Care leavers, young people who have aged out of residential or foster care, experience many challenges during their transition to adulthood. However, there is relatively little research on care leavers' intimate relationships. Their parenthood has been explored to a greater extent, but mostly qualitatively.
This study focused on Israeli care leavers a decade after leaving care and explored various factors associated with satisfaction with both intimate relationships and parenthood.
One-hundred-and-fifty-two young people participated in the study ten years after leaving care. Toward the end of their 20s, 74.3% were either married or had stable intimate relationships, and 40.1% were parents. To assess satisfaction with intimate relationships and parenthood, two hierarchical regressions were conducted that examined the cumulative contribution of background factors (care variables and traumatic life events), personal characteristics (self-esteem, mental distress, and alcohol use) and social support.
Satisfaction with intimate relationships was associated with higher income, fewer traumatic life events, and higher self-esteem.

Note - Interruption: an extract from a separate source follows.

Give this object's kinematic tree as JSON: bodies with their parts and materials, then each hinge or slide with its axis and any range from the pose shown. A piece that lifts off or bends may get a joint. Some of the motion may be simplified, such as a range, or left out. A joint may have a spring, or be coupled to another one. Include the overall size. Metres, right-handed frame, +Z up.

Gender moderated the association of traumatic life events with satisfaction with intimate relationships. Satisfaction with parenthood was associated with fewer traumatic events throughout care leavers' lives; it was also associated with lower levels of mental distress and alcohol use and with higher levels of satisfaction with intimate relationships. Gender moderated the association of mental distress with satisfaction with parenthood.
Ten years after leaving care, care leavers' backgrounds (i.e., their traumatic life events) were strongly associated with their situation as adults. Other risk factors such as alcohol use and mental distress were especially relevant to care leavers' satisfaction as parents, demanding longitudinal interventions. Further exploration of the role of gender in satisfaction with intimate relationships and parenthood is needed.